Les années 1890 marqueront en France le déclin de ce mouvement littéraire, les chefs de file décédant ou changeant de cap : Émile Zola achève le cycle des Rougon-Macquart en 1893, puis se tourne vers le journalisme et la photographie entre deux exils et procès. Maupassant meurt en 1893 et Daudet en 1897. Longtemps considéré comme un mouvement sans lendemain, comme un feu de paille intellectuel et artistique, comme  le sera le fauvisme un peu plus tard, le naturalisme aura pourtant contribué à installer durablement « le roman moderne » chez l’éditeur et dans le cœur du lecteur. Et comme beaucoup d’auteurs contemporains, personnellement, je m’en revendique de ce naturalisme cru. Ne serait-ce que pour la liberté d’écriture et de choix d’univers qu’il permet.

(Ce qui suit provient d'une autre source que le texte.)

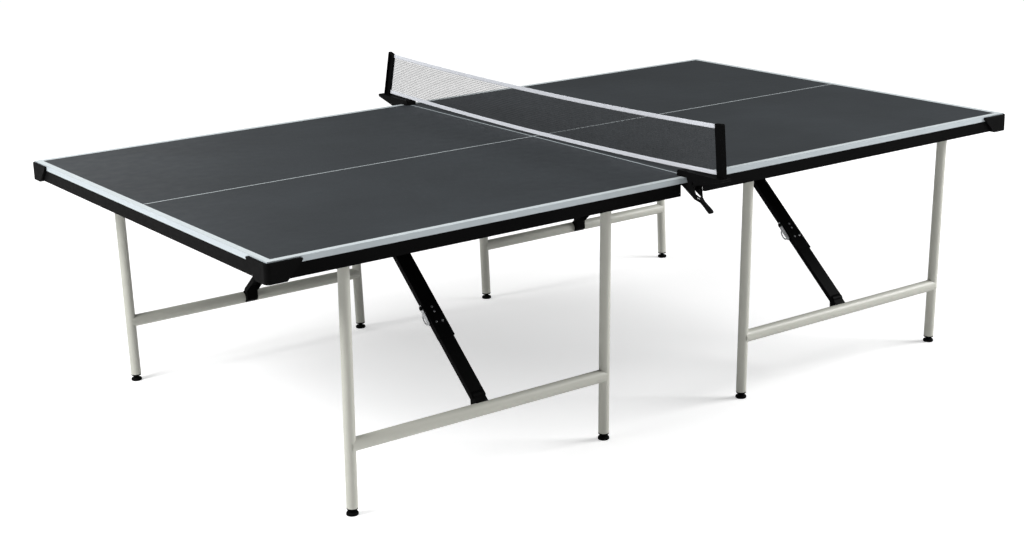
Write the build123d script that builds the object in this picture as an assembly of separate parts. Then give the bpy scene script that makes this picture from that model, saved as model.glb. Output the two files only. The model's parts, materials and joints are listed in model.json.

Tout comme avec le cubisme, quelques années plus tard, sous l’influence de Braque et de Picasso, on commentera le tableau naturaliste et on parlera de frontalité, d’un regard qui va des pieds à la tête du spectateur, d’un choc d’abord bidimensionnel, puis enfin tridimensionnel avec l’apport autorisé de la propre psychologie de l’auteur au texte, concept qui fleurira dans le nouveau roman.  L’école naturaliste fera des émules dans le monde entier et influencera une certaine peinture que d’autres artistes mettront en musique. Mais, c’est encore là, une autre histoire.